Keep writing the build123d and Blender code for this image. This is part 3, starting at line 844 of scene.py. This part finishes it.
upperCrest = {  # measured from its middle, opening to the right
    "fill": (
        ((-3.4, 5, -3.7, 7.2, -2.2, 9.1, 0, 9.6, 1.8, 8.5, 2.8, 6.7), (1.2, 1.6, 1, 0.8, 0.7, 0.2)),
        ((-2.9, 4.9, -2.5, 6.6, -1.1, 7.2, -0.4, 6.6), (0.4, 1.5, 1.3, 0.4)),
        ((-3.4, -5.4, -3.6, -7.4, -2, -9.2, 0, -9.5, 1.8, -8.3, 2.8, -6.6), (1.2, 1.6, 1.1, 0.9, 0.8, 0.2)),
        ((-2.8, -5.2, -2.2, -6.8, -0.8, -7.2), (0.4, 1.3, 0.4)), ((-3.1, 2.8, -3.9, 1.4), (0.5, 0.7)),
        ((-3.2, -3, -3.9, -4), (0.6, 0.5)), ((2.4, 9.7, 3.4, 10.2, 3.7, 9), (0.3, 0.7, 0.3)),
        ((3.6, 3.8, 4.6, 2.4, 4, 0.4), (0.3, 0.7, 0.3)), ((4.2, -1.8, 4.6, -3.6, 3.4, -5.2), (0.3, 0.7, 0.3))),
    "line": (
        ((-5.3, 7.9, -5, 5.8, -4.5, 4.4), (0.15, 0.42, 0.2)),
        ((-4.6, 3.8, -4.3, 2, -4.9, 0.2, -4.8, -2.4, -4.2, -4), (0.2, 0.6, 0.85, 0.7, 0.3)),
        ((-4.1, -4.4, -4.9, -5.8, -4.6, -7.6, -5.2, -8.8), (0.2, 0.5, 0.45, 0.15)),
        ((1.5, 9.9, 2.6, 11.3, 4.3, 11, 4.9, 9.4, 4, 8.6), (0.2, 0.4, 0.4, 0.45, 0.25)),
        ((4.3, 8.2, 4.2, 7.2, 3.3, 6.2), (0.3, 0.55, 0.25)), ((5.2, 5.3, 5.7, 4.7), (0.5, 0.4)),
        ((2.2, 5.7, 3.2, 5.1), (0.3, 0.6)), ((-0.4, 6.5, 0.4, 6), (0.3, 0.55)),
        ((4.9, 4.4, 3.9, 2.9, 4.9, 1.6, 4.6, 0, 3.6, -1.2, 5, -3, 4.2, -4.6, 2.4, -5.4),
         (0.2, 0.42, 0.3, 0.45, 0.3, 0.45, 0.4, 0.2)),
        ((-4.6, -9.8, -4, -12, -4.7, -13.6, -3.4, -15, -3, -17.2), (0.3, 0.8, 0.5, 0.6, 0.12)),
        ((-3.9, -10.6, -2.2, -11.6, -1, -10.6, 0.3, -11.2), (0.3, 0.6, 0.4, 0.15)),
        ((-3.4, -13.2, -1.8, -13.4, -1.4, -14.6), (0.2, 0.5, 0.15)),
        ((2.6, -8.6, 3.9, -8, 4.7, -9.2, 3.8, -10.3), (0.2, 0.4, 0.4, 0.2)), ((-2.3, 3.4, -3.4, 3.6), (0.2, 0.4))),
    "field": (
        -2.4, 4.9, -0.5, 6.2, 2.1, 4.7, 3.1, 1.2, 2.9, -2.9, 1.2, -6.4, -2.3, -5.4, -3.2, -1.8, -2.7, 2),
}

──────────

▶ **GIVEN REQUEST**: Repeat the data above, word for word.

▶ **ANSWER TO THIS EXERCISE**:
Keep writing the build123d and Blender code for this image. This is part 3, starting at line 844 of scene.py. This part finishes it.
upperCrest = {  # measured from its middle, opening to the right
    "fill": (
        ((-3.4, 5, -3.7, 7.2, -2.2, 9.1, 0, 9.6, 1.8, 8.5, 2.8, 6.7), (1.2, 1.6, 1, 0.8, 0.7, 0.2)),
        ((-2.9, 4.9, -2.5, 6.6, -1.1, 7.2, -0.4, 6.6), (0.4, 1.5, 1.3, 0.4)),
        ((-3.4, -5.4, -3.6, -7.4, -2, -9.2, 0, -9.5, 1.8, -8.3, 2.8, -6.6), (1.2, 1.6, 1.1, 0.9, 0.8, 0.2)),
        ((-2.8, -5.2, -2.2, -6.8, -0.8, -7.2), (0.4, 1.3, 0.4)), ((-3.1, 2.8, -3.9, 1.4), (0.5, 0.7)),
        ((-3.2, -3, -3.9, -4), (0.6, 0.5)), ((2.4, 9.7, 3.4, 10.2, 3.7, 9), (0.3, 0.7, 0.3)),
        ((3.6, 3.8, 4.6, 2.4, 4, 0.4), (0.3, 0.7, 0.3)), ((4.2, -1.8, 4.6, -3.6, 3.4, -5.2), (0.3, 0.7, 0.3))),
    "line": (
        ((-5.3, 7.9, -5, 5.8, -4.5, 4.4), (0.15, 0.42, 0.2)),
        ((-4.6, 3.8, -4.3, 2, -4.9, 0.2, -4.8, -2.4, -4.2, -4), (0.2, 0.6, 0.85, 0.7, 0.3)),
        ((-4.1, -4.4, -4.9, -5.8, -4.6, -7.6, -5.2, -8.8), (0.2, 0.5, 0.45, 0.15)),
        ((1.5, 9.9, 2.6, 11.3, 4.3, 11, 4.9, 9.4, 4, 8.6), (0.2, 0.4, 0.4, 0.45, 0.25)),
        ((4.3, 8.2, 4.2, 7.2, 3.3, 6.2), (0.3, 0.55, 0.25)), ((5.2, 5.3, 5.7, 4.7), (0.5, 0.4)),
        ((2.2, 5.7, 3.2, 5.1), (0.3, 0.6)), ((-0.4, 6.5, 0.4, 6), (0.3, 0.55)),
        ((4.9, 4.4, 3.9, 2.9, 4.9, 1.6, 4.6, 0, 3.6, -1.2, 5, -3, 4.2, -4.6, 2.4, -5.4),
         (0.2, 0.42, 0.3, 0.45, 0.3, 0.45, 0.4, 0.2)),
        ((-4.6, -9.8, -4, -12, -4.7, -13.6, -3.4, -15, -3, -17.2), (0.3, 0.8, 0.5, 0.6, 0.12)),
        ((-3.9, -10.6, -2.2, -11.6, -1, -10.6, 0.3, -11.2), (0.3, 0.6, 0.4, 0.15)),
        ((-3.4, -13.2, -1.8, -13.4, -1.4, -14.6), (0.2, 0.5, 0.15)),
        ((2.6, -8.6, 3.9, -8, 4.7, -9.2, 3.8, -10.3), (0.2, 0.4, 0.4, 0.2)), ((-2.3, 3.4, -3.4, 3.6), (0.2, 0.4))),
    "field": (
        -2.4, 4.9, -0.5, 6.2, 2.1, 4.7, 3.1, 1.2, 2.9, -2.9, 1.2, -6.4, -2.3, -5.4, -3.2, -1.8, -2.7, 2),
}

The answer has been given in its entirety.